I’m told (by paid and unpaid advisers with more experience in this field than all of us combined AND who have a stake in a positive outcome in their advice) that uplisting (including raising our stock price) might make a difference. Stop being a penny stock, get on an exchange, and life gets better. To stop being a penny stock, we need to get bigger and better.

Some things to worry about

Our commenters talked about all the companies that did a reverse split because the company was in trouble. The reverse split didn’t help, and might have hurt. Those examples certainly are making me think harder about this. A reverse split may not solve the transfer issue, and has risks.

I’m thinking the better comparisons to use to analyze risk are companies like Relmada, AudioEye, Duos Technologies, or eSports, who did reverse splits in conjunction with an uplist.
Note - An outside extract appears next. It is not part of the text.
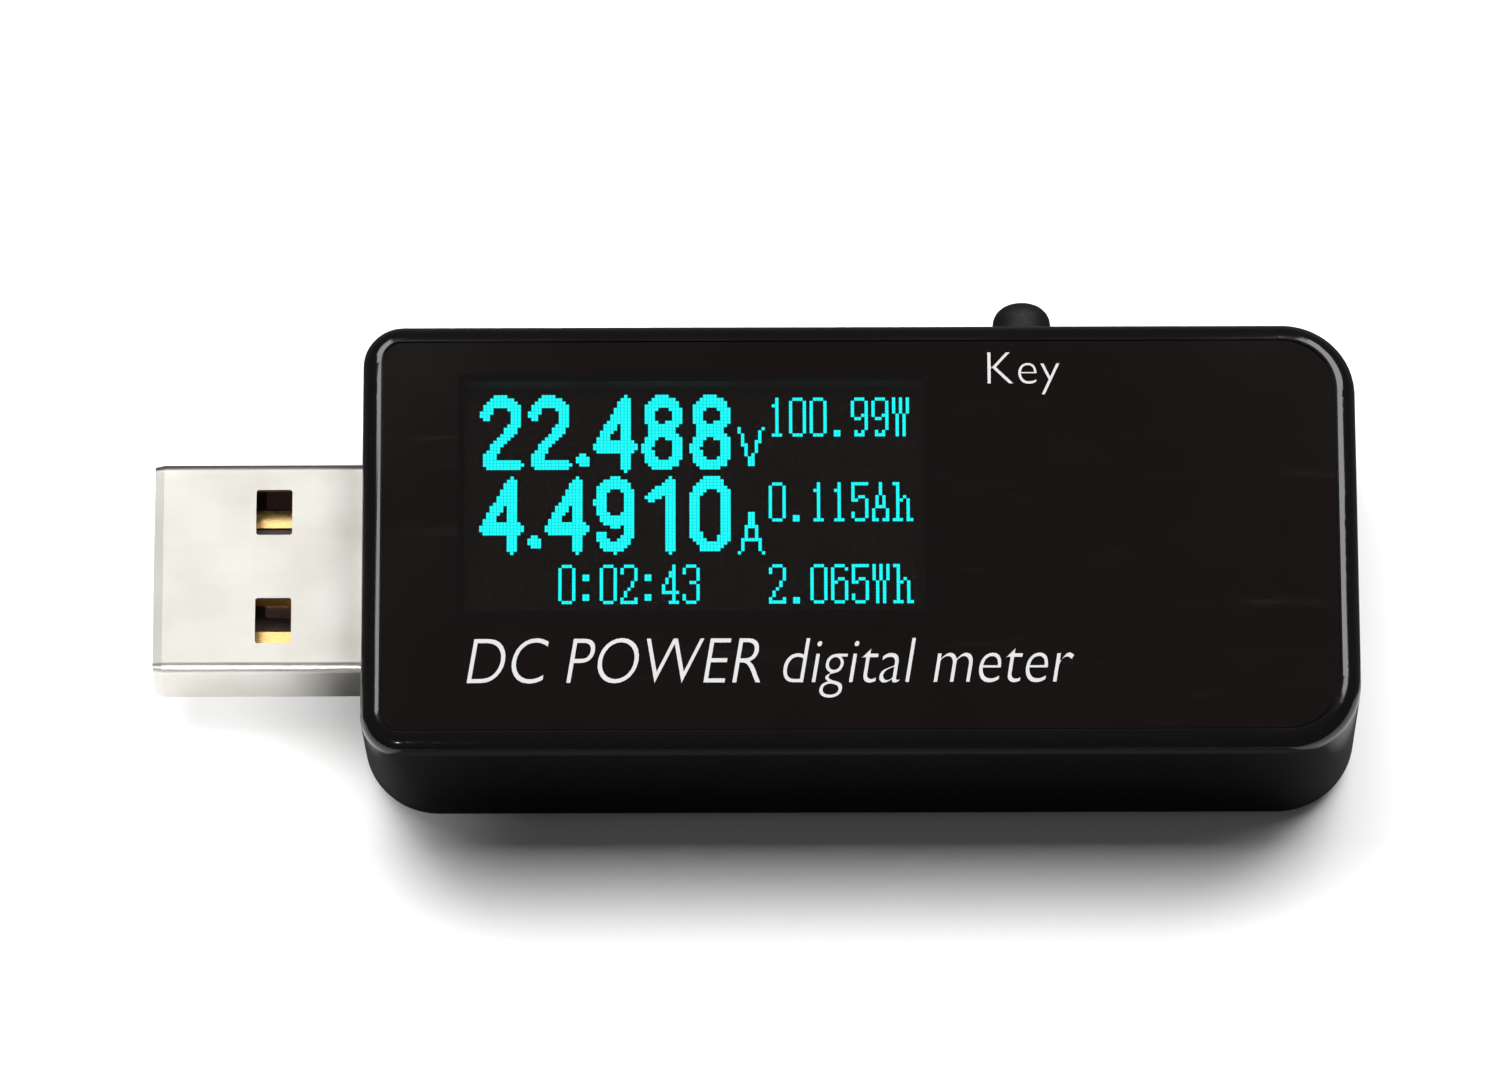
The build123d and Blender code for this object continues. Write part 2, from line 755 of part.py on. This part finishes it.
def small_package(length, width, height, lead_ys, centre):
    """Chip package under the board with flat leads out of both ends, as one solid."""
    with BuildPart() as package:
        with Locations((centre[0], centre[1], board_z)):
            Box(length, width, height, align=(Align.CENTER, Align.CENTER, Align.MAX))
        chamfer(package.edges().group_by(Axis.Z)[0], 0.15)
        for y in lead_ys:
            with Locations((centre[0], centre[1] + y, board_z)):
                Box(length + 1.4, 0.4, 0.15, align=(Align.CENTER, Align.CENTER, Align.MAX))
    return package


sense_amplifier = small_package(1.6, 3.0, 1.1, (-0.95, 0, 0.95), (6.0, -1.6))
save(sense_amplifier, "sense_amplifier")

voltage_regulator = small_package(3.5, 6.5, 1.6, (-2.3, 0, 2.3), (0.5, 4.6))
save(voltage_regulator, "voltage_regulator")

with BuildPart() as chip_capacitors:
    with Locations(
        (-16.5, -3.0, board_z),
        (-16.5, 0.0, board_z),
        (-16.5, 3.0, board_z),
        (-5.0, 5.0, board_z),
        (-5.0, 8.0, board_z),
        (0.5, -1.0, board_z),
        (9.5, -8.6, board_z),
        (9.5, 2.4, board_z),
    ):
        Box(2.0, 1.25, 1.0, align=(Align.CENTER, Align.CENTER, Align.MAX))
save(chip_capacitors, "chip_capacitors")

with BuildPart() as chip_resistors:
    with Locations((-10.5, 6.6, board_z)):
        with GridLocations(2.6, 1.6, 3, 3):
            Box(1.6, 0.8, 0.5, align=(Align.CENTER, Align.CENTER, Align.MAX))
    with Locations((9.5, -3.2, board_z)):
        with GridLocations(0, 1.6, 1, 4):
            Box(1.6, 0.8, 0.5, align=(Align.CENTER, Align.CENTER, Align.MAX))
save(chip_resistors, "chip_resistors")
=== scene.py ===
import math

import bmesh
import bpy
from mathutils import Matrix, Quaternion, Vector


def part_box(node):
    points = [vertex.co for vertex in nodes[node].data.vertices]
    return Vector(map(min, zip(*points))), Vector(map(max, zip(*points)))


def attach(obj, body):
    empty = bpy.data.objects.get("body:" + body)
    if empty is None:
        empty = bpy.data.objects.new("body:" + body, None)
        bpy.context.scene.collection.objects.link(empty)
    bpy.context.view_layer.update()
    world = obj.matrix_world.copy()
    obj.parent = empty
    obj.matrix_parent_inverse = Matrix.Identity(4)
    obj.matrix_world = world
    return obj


# Looks of the inline USB power meter. Everything is in metres, in the CAD model's own frame:
# +X from the plug to the socket, +Y towards the key, +Z up through the display.

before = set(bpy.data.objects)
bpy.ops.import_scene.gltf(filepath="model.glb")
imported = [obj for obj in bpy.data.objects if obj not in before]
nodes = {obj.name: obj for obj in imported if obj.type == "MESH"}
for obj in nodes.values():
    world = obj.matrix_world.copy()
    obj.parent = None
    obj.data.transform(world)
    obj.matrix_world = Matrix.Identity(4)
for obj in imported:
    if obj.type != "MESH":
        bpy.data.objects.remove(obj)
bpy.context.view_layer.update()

MM = 0.001


# ---- Material helpers ---------------------------------------------------------------------------


class Graph:
    """A new material with one Principled shader, and short calls that add and link its nodes."""

    def __init__(self, name, color, roughness, metallic=0.0):
        self.material = bpy.data.materials.new(name)
        self.material.use_nodes = True
        self.tree = self.material.node_tree
        self.shader = self.tree.nodes["Principled BSDF"]
        self.set("Base Color", (*color, 1.0))
        self.set("Roughness", roughness)
        self.set("Metallic", metallic)
        self.set("IOR", 1.5)

    def set(self, socket, value):
        self.shader.inputs[socket].default_value = value

    def node(self, kind, inputs=None, **settings):
        made = self.tree.nodes.new(kind)
        for key, value in settings.items():
            setattr(made, key, value)
        for key, value in (inputs or {}).items():
            if isinstance(value, bpy.types.NodeSocket):
                self.tree.links.new(value, made.inputs[key])
            else:
                made.inputs[key].default_value = value
        return made

    def place(self, stretch=(1.0, 1.0, 1.0)):
        """Object coordinates, which are the model's own metres, stretched along each axis."""
        where = self.node("ShaderNodeTexCoord").outputs["Object"]
        return self.node("ShaderNodeMapping", {"Vector": where, "Scale": stretch}).outputs[0]

    def noise(self, size, detail=3.0, stretch=(1.0, 1.0, 1.0), rough=0.5):
        """Noise whose blobs are about size metres across."""
        inputs = {
            "Vector": self.place(stretch),
            "Scale": 1.0 / size,
            "Detail": detail,
            "Roughness": rough,
        }
        return self.node("ShaderNodeTexNoise", inputs).outputs["Fac"]

    def ramp(self, source, low, high, start=0.0, end=1.0):
        """Values from low to high as the source goes from start to end."""
        inputs = {0: source, 1: start, 2: end, 3: low, 4: high}
        return self.node("ShaderNodeMapRange", inputs).outputs[0]

    def blend(self, fac, first, second):
        """Colour that goes from first to second with fac."""
        mixer = self.node("ShaderNodeMix", data_type="RGBA")
        self.tree.links.new(fac, mixer.inputs[0])
        for slot, value in ((6, first), (7, second)):
            if isinstance(value, bpy.types.NodeSocket):
                self.tree.links.new(value, mixer.inputs[slot])
            else:
                mixer.inputs[slot].default_value = (*value, 1.0)
        return mixer.outputs[2]

    def math(self, operation, first, second=0.0):
        return self.node(
            "ShaderNodeMath", {0: first, 1: second}, operation=operation
        ).outputs[0]

    def drive(self, socket, source):
        self.tree.links.new(source, self.shader.inputs[socket])

    def bump(self, height, distance):
        """Bump of the given depth in metres."""
        made = self.node("ShaderNodeBump", {"Height": height, "Distance": distance})
        self.drive("Normal", made.outputs[0])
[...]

Being a penny stock was mostly an accident

As we thought through using stock as a reward / incentive, we asked ourselves (and anybody who would listen) “how should we price our stock? How many shares should we give somebody for signing up? How many shares for telling a friend who becomes a shopper?”. It was perhaps the most fun thing we had to decide. We decided we wanted to give lots and lots of shares as a reward. Getting 100 shares sounds so much better than getting 1 share for doing something. Even if the total worth of those 100 shares is exactly the same as the worth of 1 share. So, we started out with a share being priced at $.045.

Had the wind been blowing in a different direction that day, we could have priced our stock at $4.50 a share. And today, we’d be selling stock for $18 a share, and it’d be trading at $12 a share.

Thanks again

This is complicated. Lots to think about. Comments welcomed.